In Florida v. Jardines, we see an even stranger juxtaposition of the justices in a search and seizure case. In this case, the police had an anonymous tip about drugs in a particular house, so they took a drug-sniffing dog onto the porch. After the dog alerted, they obtained a warrant and searched the house. The issue, therefore, was whether the initial intrusion onto the porch was justified.
Here again, Scalia wrote an opinion in which he was joined by the three liberals. Here, though, it was the majority opinion, since Justice Thomas joined in. Why Justice Thomas believed the Fourth Amendment meant something in this case and not the other two is unexplained, since he did not write a concurring opinion. Justice Kagan did write a concurring opinion, joined by her female colleagues, explaining that she felt the better approach was to rest the decision on privacy grounds, rather than on property rights. Breyer again broke with his liberal colleagues, but without explanation, as he simply joined in the dissenting opinion written by Justice Alito.
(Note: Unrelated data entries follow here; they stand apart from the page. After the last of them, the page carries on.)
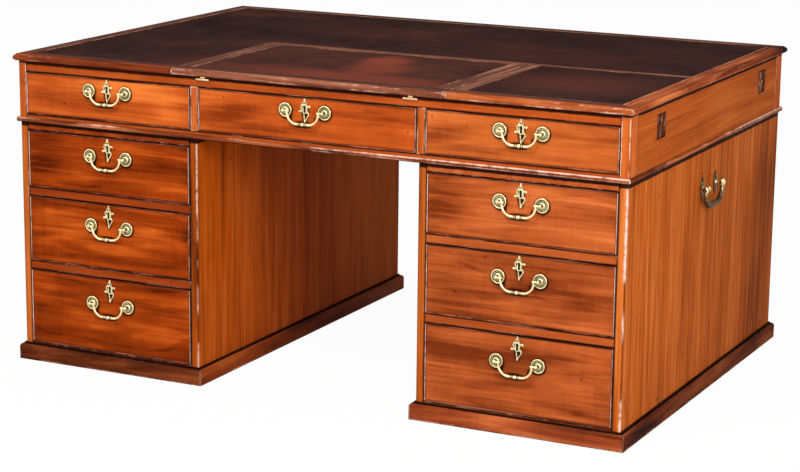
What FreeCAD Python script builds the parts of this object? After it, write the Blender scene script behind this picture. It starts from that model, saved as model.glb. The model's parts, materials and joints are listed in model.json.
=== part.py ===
import FreeCAD, Part
import math
import os

# Partners' pedestal desk: a top section with three frieze drawers to each side and a hinged
# writing slope, carried on two pedestals with drawers to the front and a cupboard behind.
# Units are millimetres. X runs along the front, -Y is the front, +Z is up, and the origin is
# on the floor under the middle of the desk.

V = FreeCAD.Vector

# ---------------------------------------------------------------- driving dimensions

# overall
desk_height = 774.0
frieze_width = 1599.0
frieze_depth = 1094.0

# top
top_thickness = 17.0
top_overhang = 10.5
border_width = 43.0
border_quirk = 2.0
nose_setback = 6.0
leather_thickness = 1.5
leather_sink = 0.2
cross_strip_width = 25.0
cross_strip_front_y = -85.0
side_strip_width = 36.5
left_lip_width = 4.0

# hinged writing slope and the well under it
slope_width = 714.0
slope_side_gap = 1.5
slope_seat_gap = 0.3
slope_border_width = 40.0
slope_rear_lip = 12.0
slope_full_tilt = 35.0
well_floor_thickness = 5.0
well_depth = 37.5
cheek_thickness = 20.0
slope_hinge_offset = 272.0
slope_hinge_length = 36.0
hinge_knuckle_radius = 3.0
hinge_pin_radius = 1.2
hinge_bore_clearance = 0.05
hinge_end_gap = 0.2
hinge_leaf_thickness = 1.5
hinge_face_gap = 0.3
slope_hinge_drop = 6.5
slope_leaf_depth = 24.0
leaf_slot_clearance = 0.05
strut_rear_gap = 13.3
strut_leg_width = 14.0
strut_leg_spacing = 150.0
strut_thickness = 7.5
strut_above_axis = 2.0
strut_pivot_drop = 4.3
strut_pin_radius = 2.0
strut_pin_clearance = 0.05
strut_heel = 3.0
strut_bar_depth = 16.0
bracket_width = 8.0
bracket_depth = 9.0
bracket_below_axis = 4.0
bracket_side_gap = 0.3
ratchet_width = 22.0
ratchet_base = 5.0
ratchet_tooth_height = 4.0
ratchet_teeth = 6
ratchet_rear_margin = 12.0

# frieze
top_rail_height = 25.0
frieze_drawer_height = 107.0
base_rail_height = 19.0
base_rail_depth = 60.0
front_rail_thickness = 22.0
post_width = 21.5
post_depth = 45.0
end_board_thickness = 20.0
corner_bead_radius = 3.0
muntin_width = 20.0
centre_drawer_opening = 576.0
dust_board_thickness = 12.0
spine_thickness = 20.0
patch_side = 56.0
patch_height = 58.0
patch_thickness = 5.0
patch_front_y = -352.0
patch_rear_y = 381.0
patch_centre_z = 705.0

# waist moulding between the top section and the pedestals
waist_height = 11.0
waist_projection = 6.0
waist_round = 1.5

# pedestals
pedestal_inset = 2.0
pedestal_width = 505.0
pedestal_board = 20.0
pedestal_top_board = 19.0
bottom_board_thickness = 18.0
bottom_board_top_z = 46.0
side_board_foot_z = 2.0
foot_rail_thickness = 20.0
blade_height = 21.0
blade_depth = 60.0
partition_front_y = 5.0
partition_thickness = 20.0
upper_drawer_height = 144.0
middle_drawer_height = 166.0
runner_width = 35.0
frieze_runner_width = 28.0
shelf_height_z = 300.0
shelf_thickness = 16.0
shelf_front_margin = 22.0
bearer_width = 12.0
bearer_height = 20.0

# plinth
plinth_height = 43.0
plinth_projection = 12.5
plinth_face_height = 31.0
plinth_round_depth = 9.0

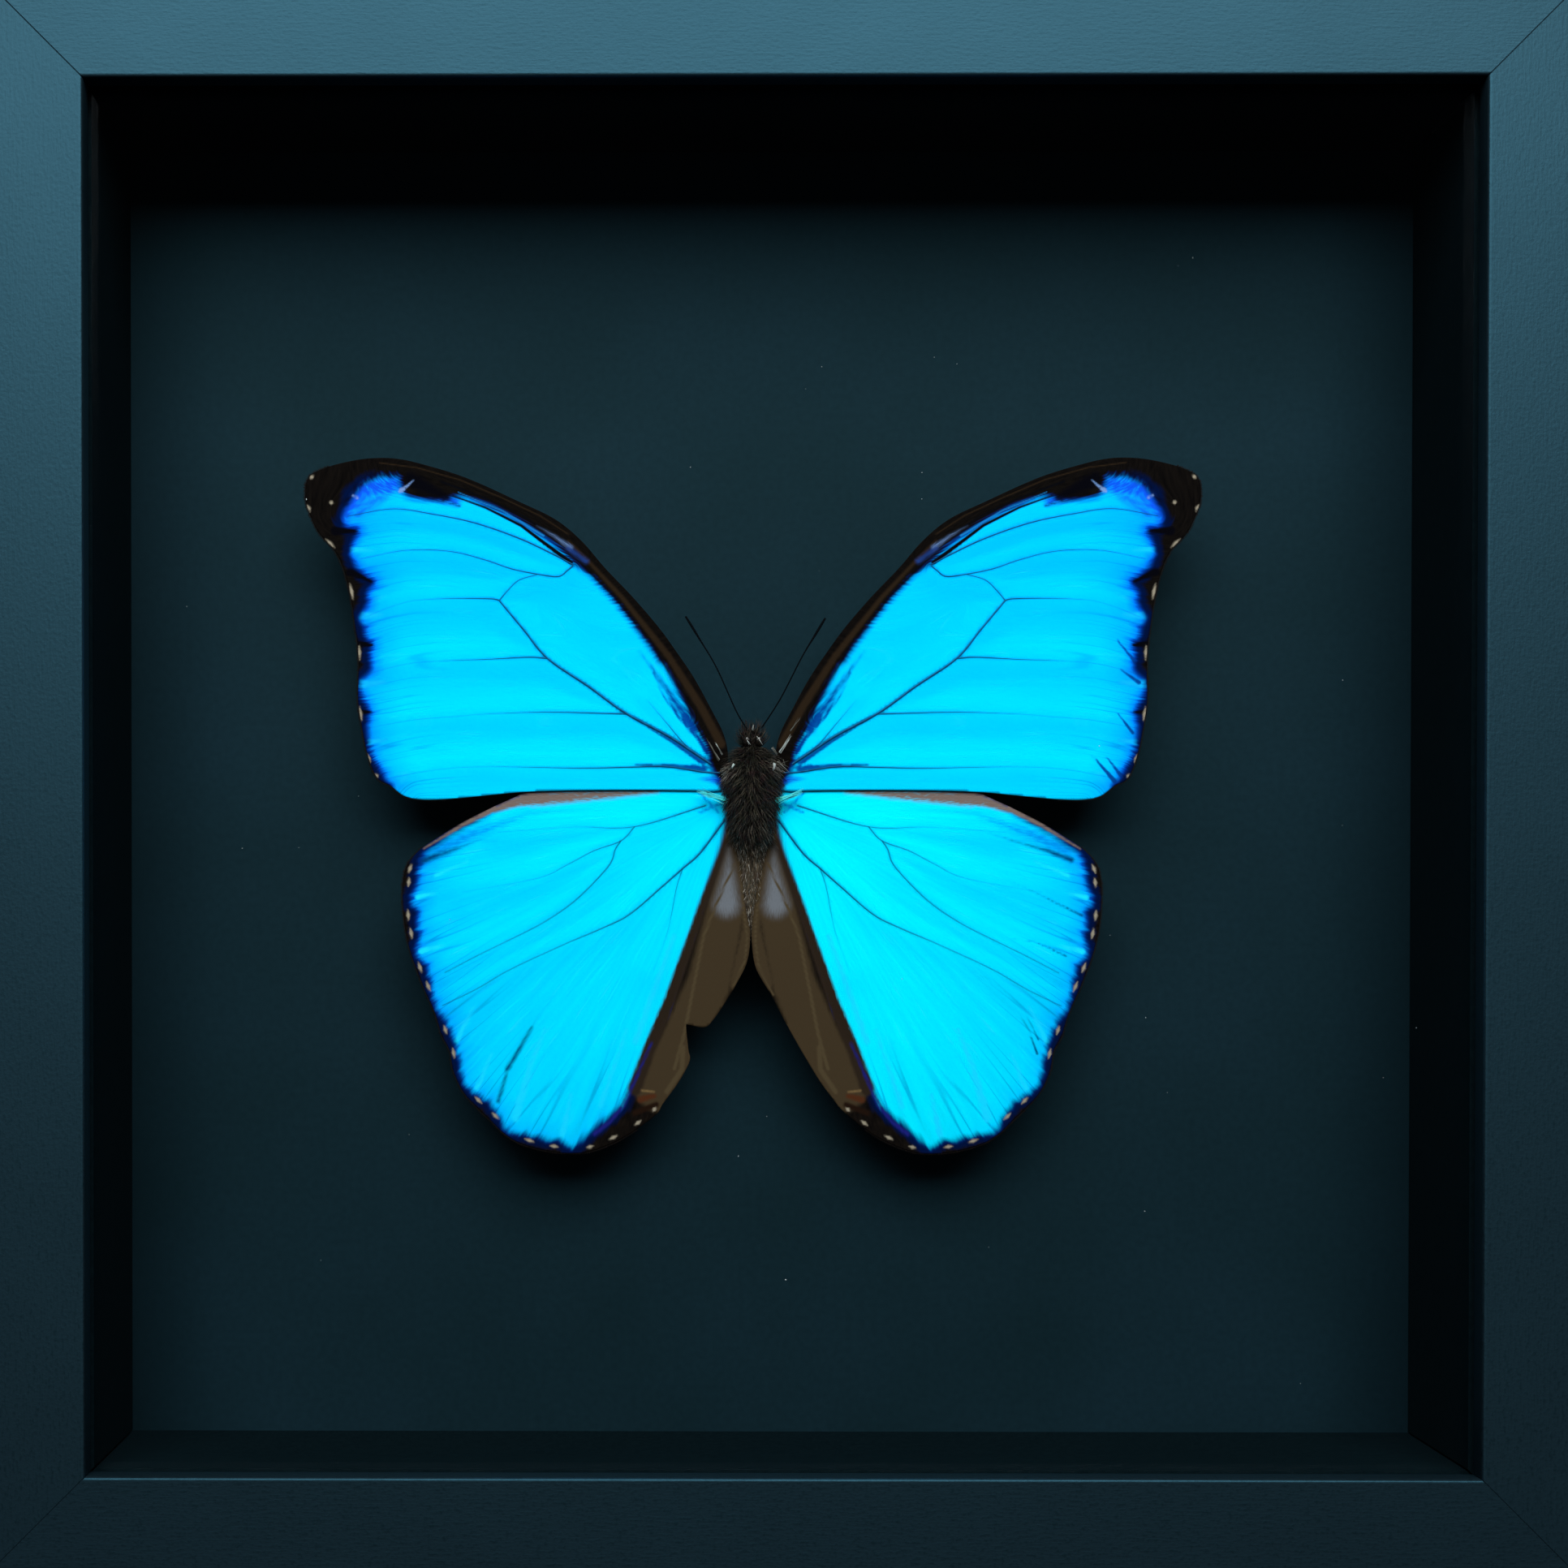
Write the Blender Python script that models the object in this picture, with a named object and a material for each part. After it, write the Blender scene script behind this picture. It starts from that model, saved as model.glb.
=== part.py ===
"""A spread blue morpho butterfly in a deep black box frame with a glazed front.

The frame stands on its bottom rail, its glass facing -Y. The origin is on the floor, under the middle
of the frame. X runs along the rails, Z is up, and depths are counted from the front face towards +Y.
"""

import math

import bmesh
import bpy
from mathutils import Matrix, Vector

MM = 0.001
GAP = 0.3                   # air left between pieces that touch

# Frame moulding, in millimetres
OUTER = 254.0               # outside width and height
FACE = 15.2                 # width of a rail's front face
RAIL_DEPTH = 46.0
LIP = 4.0                   # thickness of the lip in front of the glass
REBATE = 3.7                # how far the lip reaches in past the side wall
SIGHT_ARRIS = 0.7           # rounding of the edge round the opening
OUTER_ARRIS = 1.2

# What is stacked in the rebate
GLASS = 2.0
SPACER = 29.4
CARD = 1.5
BOARD = 3.0

# Fixings
TAB = (12.0, 16.0, 0.5)     # width, length, thickness
TAB_IN_RAIL = 5.0
TAB_PLACE = 62.0            # from the middle of a rail to a tab
HANGER = (44.0, 8.0, 0.9)   # length, height, thickness
HANGER_RISE = 1.0           # the toothed middle stands off the rail
HANGER_FOOT = 7.0
TEETH = 9
TOOTH_PITCH = 2.6
NAIL_HEAD = (1.6, 0.7)      # radius, thickness
NAIL_SHANK = (0.6, 8.0)     # radius, length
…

In Fisher v. University of Texas, the court was confronted with the issue of whether a university can use race as a factor in admitting students. The court ruled that strict scrutiny needed to be applied, and sent it back to the lower court to apply the strict scrutiny standard. Scalia and Thomas concurred in the result, but wrote separate opinions making it clear that for them race could absolutely not be considered, and a prior Supreme Court ruling to the contrary should be overruled. The only dissenter was Ginsburg, but it should be noted that Kagan did not take part in the case.
In Hollingsworth v. Perry, the court considered the legitimacy of California's ballot initiative amending the state's constitution to ban same-sex marriage. Since the state had chosen not to defend that law, a majority of the court felt that the ballot initiative proponents who had taken up the cause did not have standing. The four dissenters were an odd mix: Kennedy, Thomas, Alito and Sotomayor. This odd mixture makes some sense, though, since each might have had a different reason for wanting the case decided on the merits, instead of on the standing issue.
It seems odd that standing was an important issue in no less than three of the above cases. One would think that such a basic concept would have been well-settled by now. It seems to reflect the reluctance of the court to deal with certain hard issues. But why take up the case at all if you are just going to cop out and say there is no standing to decide it?